>> BEGIN MATERIAL PROVIDED

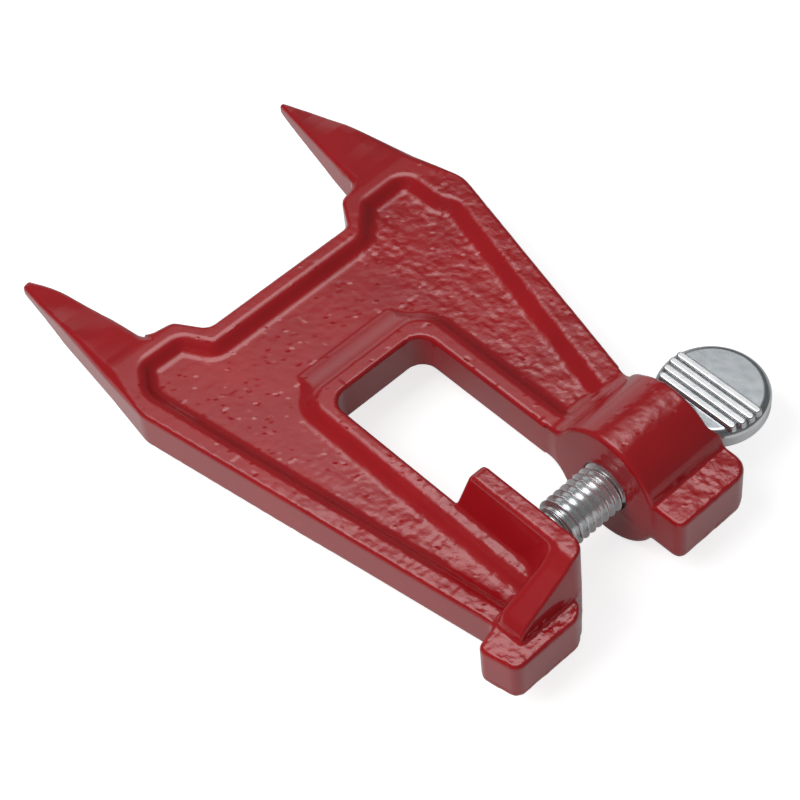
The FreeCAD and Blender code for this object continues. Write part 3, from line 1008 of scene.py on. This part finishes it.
    def form(self, x: Array, y: Array, z: Array, edge: Array, sunk: Array) -> Array:
        """Field of the casting without its rough skin.

        Args:
            x, y, z: Coordinates of the points.
            edge: Distance to the outline in plan.
            sunk: Distance to the web's edge in plan.

        Returns:
            The field.
        """
        up = np.abs(z)
        below = smooth_step(x, *self.foot_extra_x) * (z < 0)
        low = np.maximum(up - self.foot_extra * below, 0)
        plate = self._with_boss(self._plate(x, y, low, edge, sunk), x, y, up)
        body = blended_min(plate, self._jaw(x, y, up), self.jaw_fillet)
        bore = np.maximum(np.hypot(x - SCREW_X, z) - self.bore_radius, self.bore_start - y)
        return rounded_max(body, -bore, self.bore_round)

    def smooth(self, x: Array, y: Array, z: Array) -> Array:
        """Field of the casting without its rough skin, from the points alone."""
        return self.form(x, y, z, self.outline().distance(x, y), self.recess().distance(x, y))

    def rough(self, x: Array, y: Array, z: Array) -> Array:
        """Field of the casting with its rough skin, from the points alone."""
        edge, sunk = self.outline().distance(x, y), self.recess().distance(x, y)
        return self.form(x, y, z, edge, sunk) - self.skin.height(x, y, z, sunk)

    def build(self, finish: Enamel) -> bpy.types.Object:
        """Makes the casting.

        Args:
            finish: Enamel that it is coated with.

        Returns:
            The piece.
        """
        room = self.margin
        grid = Grid((self.tips_x - room, self.near_y - room, -self.jaw_half - room),
                    (self.leg_end + room, self.far_y + room, self.jaw_half + room), self.step)
        vertices, faces = grid.wrap(self.smooth)
        vertices, normals = grid.settle(vertices, self.rough)
        sunk = self.recess().distance(vertices[:, 0], vertices[:, 1])
        piece = make_piece("casting", vertices, faces.tolist(), normals,
                           {"roughcast": self.skin.roughness(*vertices.T, sunk)})
        dress(piece, finish.build(), Body.FRAME, Slot.ENAMEL, "vise_frame")
        return piece


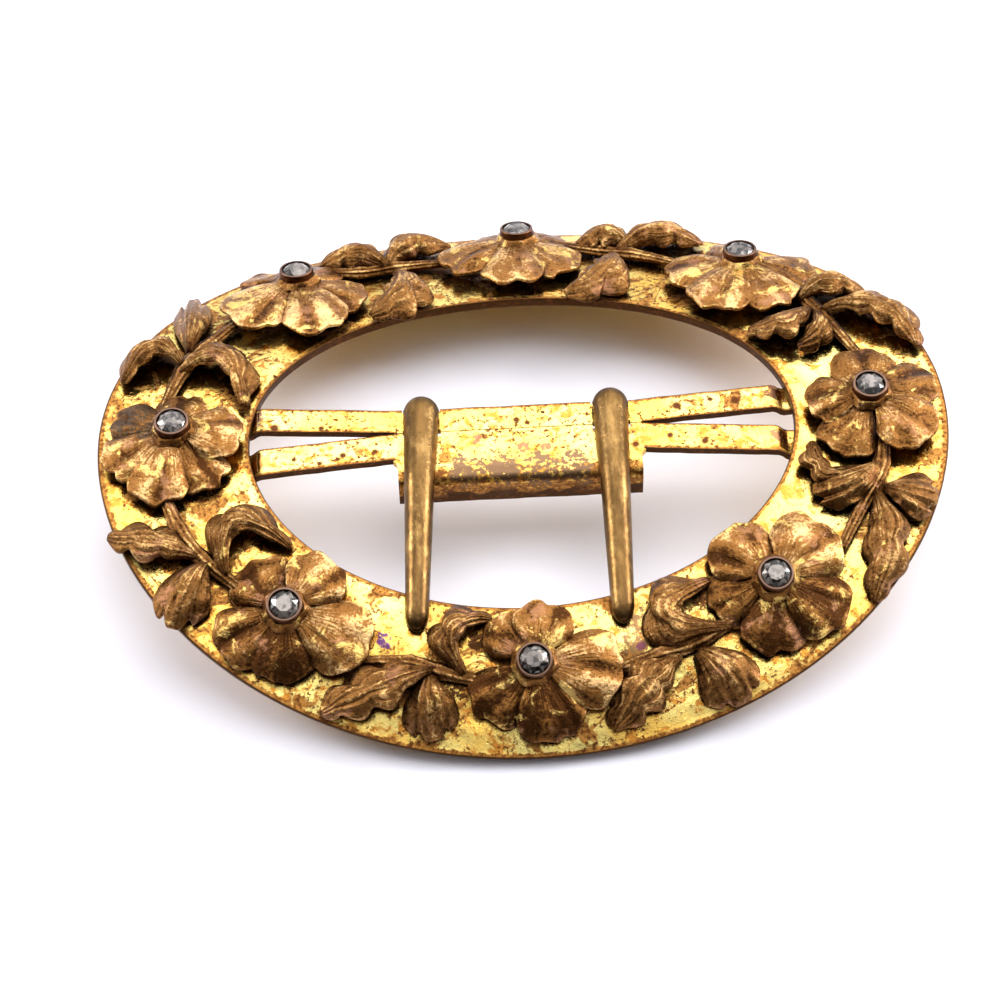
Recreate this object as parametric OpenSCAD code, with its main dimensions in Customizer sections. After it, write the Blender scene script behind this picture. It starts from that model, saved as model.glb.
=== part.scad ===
// Sash buckle: a bent oval plate with a slotted cross bar, two tongues, and a wreath of riveted
// flowers and leaf sprays. Millimetres, +Z up. The origin lies on the surface that it rests on,
// under the middle of the plate. X runs along the oval's long axis and Y across it.
// Places on the bent plate are given as x and s, where s is measured along the bend from the crest.

/* [Plate] */
// Length of the oval plate
plate_l = 79.94; // [76:0.1:84]
// Width of the oval plate, measured along its bend
plate_w = 66.04; // [62:0.1:68]
// Length of the opening
open_l = 51.28; // [48:0.1:53]
// Width of the opening, measured along the bend
open_w = 37.44; // [35:0.1:39]
// Shift of the opening along X
open_x = -0.15; // [-0.3:0.05:0.3]
// Shift of the opening along the bend
open_s = -0.36; // [-0.5:0.02:0.2]
// Radius of the bend, at the upper face
bend_r = 65; // [60:0.5:75]
// Thickness of the plate's sheet
sheet_t = 0.9; // [0.8:0.05:1.0]

/* [Cross bar] */
// Thickness of the bar's sheet
bar_t = 0.7; // [0.6:0.05:0.8]
// How far the bar's upper face lies under the plate's crest
bar_drop = 0.1; // [0.05:0.05:0.3]
// Turn of the bar in plan
bar_skew = -1.2; // [-1.5:0.1:0]
// Middle of the bar along X
bar_x = -0.5; // [-0.6:0.1:0.2]
// Half of the bar's length with its soldered tabs
bar_reach = 29; // [28:0.5:31]
// Start of the joggle that lowers each end of the bar under the plate
joggle_x = 23.5; // [23:0.1:23.8]
// Length of the joggle
joggle_l = 1.5; // [1.3:0.1:1.6]
// Half length of the middle flap
flap_x = 11.4; // [11.2:0.1:12]
// Where the flap's fold begins, along -Y
flap_y = 5; // [4.8:0.1:5.2]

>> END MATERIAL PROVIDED

• EXERCISE GOAL:
Reproduce the listing shown above in its entirety, exactly.

• THE COMPLETED TASK:
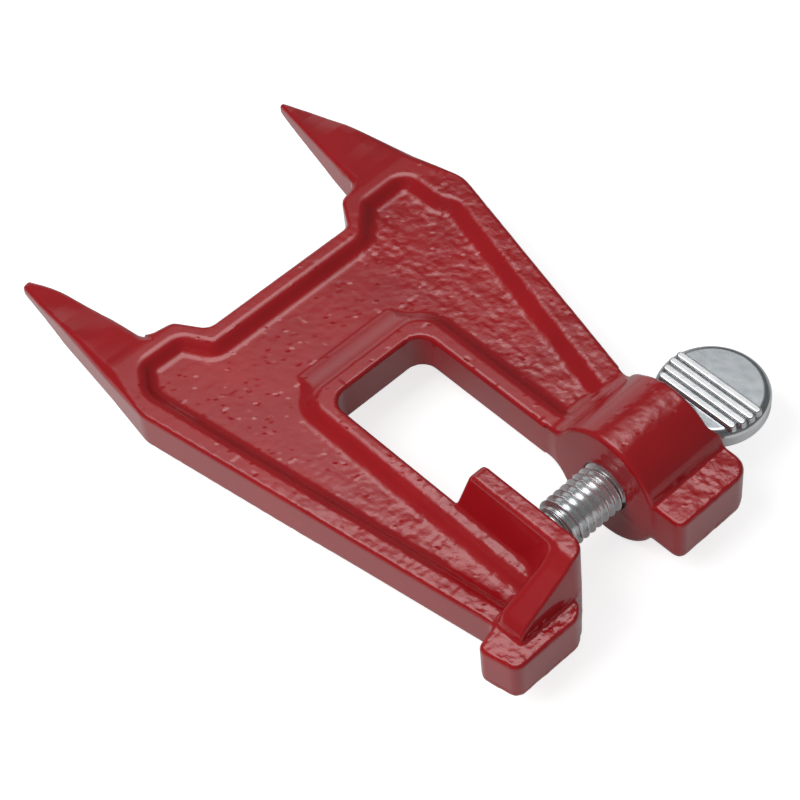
The FreeCAD and Blender code for this object continues. Write part 3, from line 1008 of scene.py on. This part finishes it.
    def form(self, x: Array, y: Array, z: Array, edge: Array, sunk: Array) -> Array:
        """Field of the casting without its rough skin.

        Args:
            x, y, z: Coordinates of the points.
            edge: Distance to the outline in plan.
            sunk: Distance to the web's edge in plan.

        Returns:
            The field.
        """
        up = np.abs(z)
        below = smooth_step(x, *self.foot_extra_x) * (z < 0)
        low = np.maximum(up - self.foot_extra * below, 0)
        plate = self._with_boss(self._plate(x, y, low, edge, sunk), x, y, up)
        body = blended_min(plate, self._jaw(x, y, up), self.jaw_fillet)
        bore = np.maximum(np.hypot(x - SCREW_X, z) - self.bore_radius, self.bore_start - y)
        return rounded_max(body, -bore, self.bore_round)

    def smooth(self, x: Array, y: Array, z: Array) -> Array:
        """Field of the casting without its rough skin, from the points alone."""
        return self.form(x, y, z, self.outline().distance(x, y), self.recess().distance(x, y))

    def rough(self, x: Array, y: Array, z: Array) -> Array:
        """Field of the casting with its rough skin, from the points alone."""
        edge, sunk = self.outline().distance(x, y), self.recess().distance(x, y)
        return self.form(x, y, z, edge, sunk) - self.skin.height(x, y, z, sunk)

    def build(self, finish: Enamel) -> bpy.types.Object:
        """Makes the casting.

        Args:
            finish: Enamel that it is coated with.

        Returns:
            The piece.
        """
        room = self.margin
        grid = Grid((self.tips_x - room, self.near_y - room, -self.jaw_half - room),
                    (self.leg_end + room, self.far_y + room, self.jaw_half + room), self.step)
        vertices, faces = grid.wrap(self.smooth)
        vertices, normals = grid.settle(vertices, self.rough)
        sunk = self.recess().distance(vertices[:, 0], vertices[:, 1])
        piece = make_piece("casting", vertices, faces.tolist(), normals,
                           {"roughcast": self.skin.roughness(*vertices.T, sunk)})
        dress(piece, finish.build(), Body.FRAME, Slot.ENAMEL, "vise_frame")
        return piece


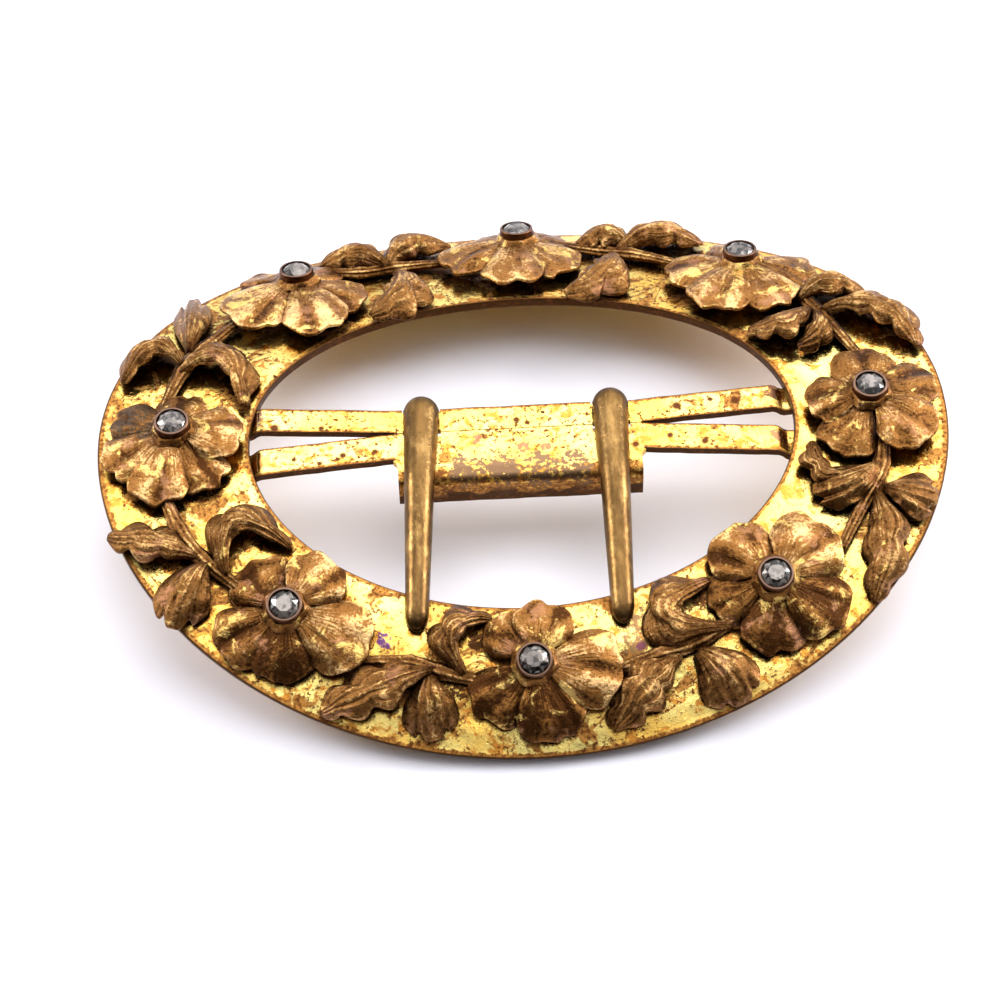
Recreate this object as parametric OpenSCAD code, with its main dimensions in Customizer sections. After it, write the Blender scene script behind this picture. It starts from that model, saved as model.glb.
=== part.scad ===
// Sash buckle: a bent oval plate with a slotted cross bar, two tongues, and a wreath of riveted
// flowers and leaf sprays. Millimetres, +Z up. The origin lies on the surface that it rests on,
// under the middle of the plate. X runs along the oval's long axis and Y across it.
// Places on the bent plate are given as x and s, where s is measured along the bend from the crest.

/* [Plate] */
// Length of the oval plate
plate_l = 79.94; // [76:0.1:84]
// Width of the oval plate, measured along its bend
plate_w = 66.04; // [62:0.1:68]
// Length of the opening
open_l = 51.28; // [48:0.1:53]
// Width of the opening, measured along the bend
open_w = 37.44; // [35:0.1:39]
// Shift of the opening along X
open_x = -0.15; // [-0.3:0.05:0.3]
// Shift of the opening along the bend
open_s = -0.36; // [-0.5:0.02:0.2]
// Radius of the bend, at the upper face
bend_r = 65; // [60:0.5:75]
// Thickness of the plate's sheet
sheet_t = 0.9; // [0.8:0.05:1.0]

/* [Cross bar] */
// Thickness of the bar's sheet
bar_t = 0.7; // [0.6:0.05:0.8]
// How far the bar's upper face lies under the plate's crest
bar_drop = 0.1; // [0.05:0.05:0.3]
// Turn of the bar in plan
bar_skew = -1.2; // [-1.5:0.1:0]
// Middle of the bar along X
bar_x = -0.5; // [-0.6:0.1:0.2]
// Half of the bar's length with its soldered tabs
bar_reach = 29; // [28:0.5:31]
// Start of the joggle that lowers each end of the bar under the plate
joggle_x = 23.5; // [23:0.1:23.8]
// Length of the joggle
joggle_l = 1.5; // [1.3:0.1:1.6]
// Half length of the middle flap
flap_x = 11.4; // [11.2:0.1:12]
// Where the flap's fold begins, along -Y
flap_y = 5; // [4.8:0.1:5.2]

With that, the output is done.